Harris’s poetry rich with metaphor and contemporary language follows:
The Bug in the Bait File*
An ecclesia of wings
Trojan or worm
a bit rot glitch
of a software
in a handle leak—
fandangos on the core
before a patch
signals to the cargo
*Hyperlinks of Anxiety (Cervena Barva Press, 2013)
-Daniel Y. Harris
Platforms, themes, language have seen major changes along with Cross-cultural poetry.
“There's a beautiful confluence in the literary ecosystem where writers, readers, critics and publishers engage in an unending and exciting conversation on new works, or new concerns pushing at the limits of our literary consciousness,” Desmond Kon Zhicheng-Mingde, global poet in Singapore said.
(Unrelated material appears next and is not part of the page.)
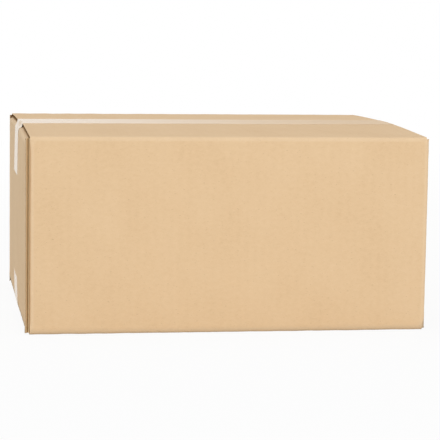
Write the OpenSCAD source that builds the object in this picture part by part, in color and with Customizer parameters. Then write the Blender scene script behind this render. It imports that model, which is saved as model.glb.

Zhicheng-Mingde’s lyrical prose poem follows:
in aeternum :: into eternity
An awkward plant that tilts out from under the grass. It looks like the pedestrian on the embankment, keeping unnaturally still. As if frozen in time, in mid-thought, like Laotzu dreaming of Zhongdian. “I saw Shangri-La once,” the woman beside him says matter-of-factly. “I lived in a Tibetan house. I ate at their table, slept in all day because of the cold.” This could be Shuodu Hai or Haba Village, no one can be sure. There are no landmarks. Only vast tracts of land, and a range of mountains only the locals tell apart, and name, intimately as if calling out to a friend. The tree behind the guesthouse has drooped its branches to nearly touch the ground, the ground dry and cracked all the way to the pond of ice. At the edge of the cliff, another tree, an old willow, grows out into the mist.
Desmond Kon Zhicheng-Mingde
“This robust dialogue is always welcome.” Zhicheng-Mingde said.